Course content

The goal of the course is to introduce fundamental methodological skills for sampling, collecting, preparing, annotating and analyzing textual data in social science and the humanities. The students learn fundamental theoretical concepts and obtain practical experience of tools and methods, including the following: The relation between research questions, data collection and types of corpora. Text processing in the Unix shell. Regular expressions. Quantitative properties of language. Frequencies, occurrences and co-occurrences. Manual and data-driven annotation.
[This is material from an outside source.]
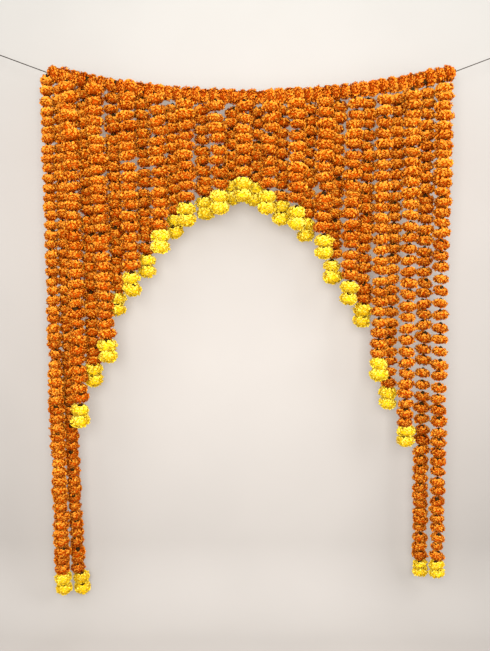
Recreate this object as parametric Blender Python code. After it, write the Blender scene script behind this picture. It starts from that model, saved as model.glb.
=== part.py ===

Automatic annotation and analysis of text using existing tools.

Learning outcomes

For a grade pass on the course, students should be able to:

  • describe and apply methods for sampling, collecting and pre-processing of (digitized) material for text corpora
  • describe and apply digital methods for annotation and analysis of textual data, in order to answer a given set of research questions

Practical information

Attendance of at least 90% of all lectures and lab sessions is mandatory.

The course is examined through written lab reports.

Teaching activities include lectures and lab sessions.

NB. The course is offered on campus and online, in a hybrid environment.

Period: 2023-03-06 - 2023-05-07

Course dates: TBA

Language of instruction: English

Course director: Robert Östling

Course title in Swedish: Metoder för hantering av textdata

The course is offered by the Department of Linguistics.